Robinson also noted that Reinscheid took a leave of absence from UCI, received a job offer in Singapore and recently searched for plane tickets.

In emails addressed to himself and his wife, he said he wanted to kill at least 200 students and the assistant principal at University High School in Irvine.

In one email, the German national said he wanted to buy 12 machine guns, burn down the high school and rape two female staffers before killing himself at William R. Mason Regional Park, according to court documents.

Reinscheid’s son killed himself in that park in March.

Irvine police originally arrested Reinscheid July 24 after they allegedly found him in Mason Park, crouching in a bush with stacks of newspapers doused with lighter fluid, court documents show.

He was released on bail that day. Police later found the incriminating emails and again arrested the professor three days later.

Deputy District Attorney Andrew Katz said Reinscheid crafted a new will July 27, the day he was arrested on suspicion of multiple arsons.

“If this was a case of just threats alone, obviously we wouldn’t be here,” Katz said during Reinscheid’s arraignment in the Harbor Justice Center in Newport Beach. “He’s acting out on what he started.”

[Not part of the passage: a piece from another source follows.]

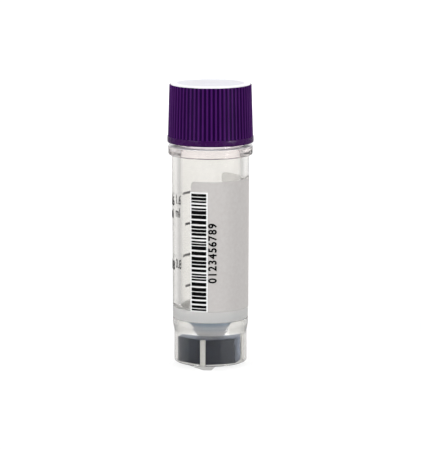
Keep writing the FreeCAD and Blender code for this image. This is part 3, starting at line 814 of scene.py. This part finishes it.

Katz likened Reinscheid’s fantasies to those of the Columbine and Aurora shooters and said Reinscheid didn’t value his own life.

“This is a man ready to check out on life,” Katz said.

Reinscheid’s attorney, Ron Cordova, said his client was a man fueled by psychotropic drugs and alcohol.

“There is no physical evidence to corroborate that theory,” he said. “Such homicidal ideation is common, and it’s common in normal people.”

He described Reinscheid’s letter writing as a therapeutic activity in which his client was “purging” and “cleansing” himself of such thoughts.

“He was bridled by that which a psychopath does not have,” Cordova said of an email in which Reinscheid said he wasn’t strong enough to carry out his plan.

Reinscheid, dressed in an orange jail jumpsuit, nodded his head as he spoke to his attorney from the courtroom’s holding cell.

Reinscheid is next expected in court Sept. 6.